Wzrost przemocy na terytoriach palestyńskich oraz pogorszenie sytuacji w Jerozolimie, a szczególnie na Starym Mieście budzą, coraz większe obawy społeczności międzynarodowej, tak samo jak wzrastanie w siłę w Ziemi Świętej grup ekstremistycznych. Kościół katolicki wzywa do dialogu i sam aktywnie się w niego włącza.
W negocjacje pokojowe zaangażowany jest m.in. ojciec Ibrahim Faltas z Kustodii Ziemi Świętej.
„Musimy wszyscy razem pracować, by przezwyciężyć tę trudną sytuację, jaka panuje w obecnej chwili. Musimy wspólnie starać się zmniejszyć istniejące napięcie. Myślę tu o chrześcijanach, muzułmanach i żydach. Wielu mówi o wojnie religijnej. Nie chcemy do tego dopuścić – mówi o. Faltas. - Dlatego też trzeba konkretnych działań. Jerozolima musi być wzorem - wzorem współistnienia i pokoju między religiami. Także politycy są zaniepokojeni rozwojem sytuacji i starają się wypracować porozumienie, by oddalić widmo konfliktu religijnego. Wszyscy pragną pokoju i pokojowego współistnienia religii w tym pięknym mieście”.

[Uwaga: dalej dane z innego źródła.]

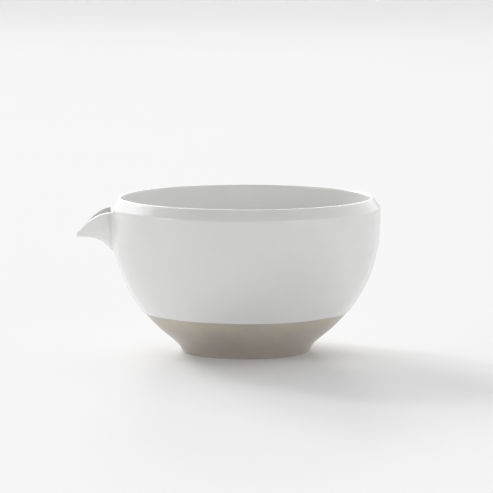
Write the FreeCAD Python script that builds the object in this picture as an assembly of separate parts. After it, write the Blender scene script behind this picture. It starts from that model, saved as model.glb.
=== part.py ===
import FreeCAD, Part
import math
import os

# A white-glazed stoneware bowl with a pouring spout. Millimetres, +Z up.
# The origin is the centre of the plane that the foot rests on, and the spout points along -X.
# "Glazed" sizes are those of the finished surface. The clay lies one coat deeper.

# Bowl, glazed sizes
HEIGHT = 72.0
RIM_RADIUS = 62.85
MOUTH_RADIUS = 57.8
LIP_ROUND = 1.0
RIM_ROUND = 2.0
BEVEL_TURN = 36.0            # degrees above level that the bevel outside the lip faces
BELLY_HEIGHT = 60.3          # the wall stands upright from here to the rim
GLAZE = 0.45
GLAZED_WALL_ARC = 66.4
CLAY_WALL_ARC = 66.3
INNER_WALL_ARC = 61.0
INNER_FLOOR_ARC = 24.0
INNER_TURN = 49.0            # degrees from upright where the inner wall turns into the floor
GLAZE_LINE = 19.0            # height where the outside glaze ends and bare clay begins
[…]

Policja izraelska poinformowała, że muzułmanie niezależnie od wieku mają dziś swobodny dostęp na piątkowe modły na Wzgórzu Świątynnym we wschodniej Jerozolimie. Do tej pory z uwagi na liczne starcia prawo wstępu na Wzgórze miały jedynie osoby powyżej 50. roku życia. Zniesienie ograniczeń wiekowych było wynikiem wczorajszego spotkania w stolicy Jordanii, Ammanie, szefa amerykańskiej dyplomacji Johna Kerry'ego i premiera Izraela Benjamina Netanjahu, podczas którego podjęto „ścisłe zobowiązania”, aby złagodzić napięcia wokół miejsc świętych w Jerozolimie. 12 listopada na Wzgórzu Świątynnym doszło do nowych starć między zamaskowanymi Palestyńczykami a izraelską policją; siły porządkowe rozpędziły tłum i opanowały sytuację. W ubiegłym tygodniu Izrael zamknął Wzgórze Świątynne na jeden dzień w związku z niepokojami, które wybuchły po postrzeleniu przez Palestyńczyka izraelskiego działacza ultraprawicowego.
Na placu Żłobka przed bazyliką Narodzenia nie było tradycyjnej choinki ani świątecznych dekoracji.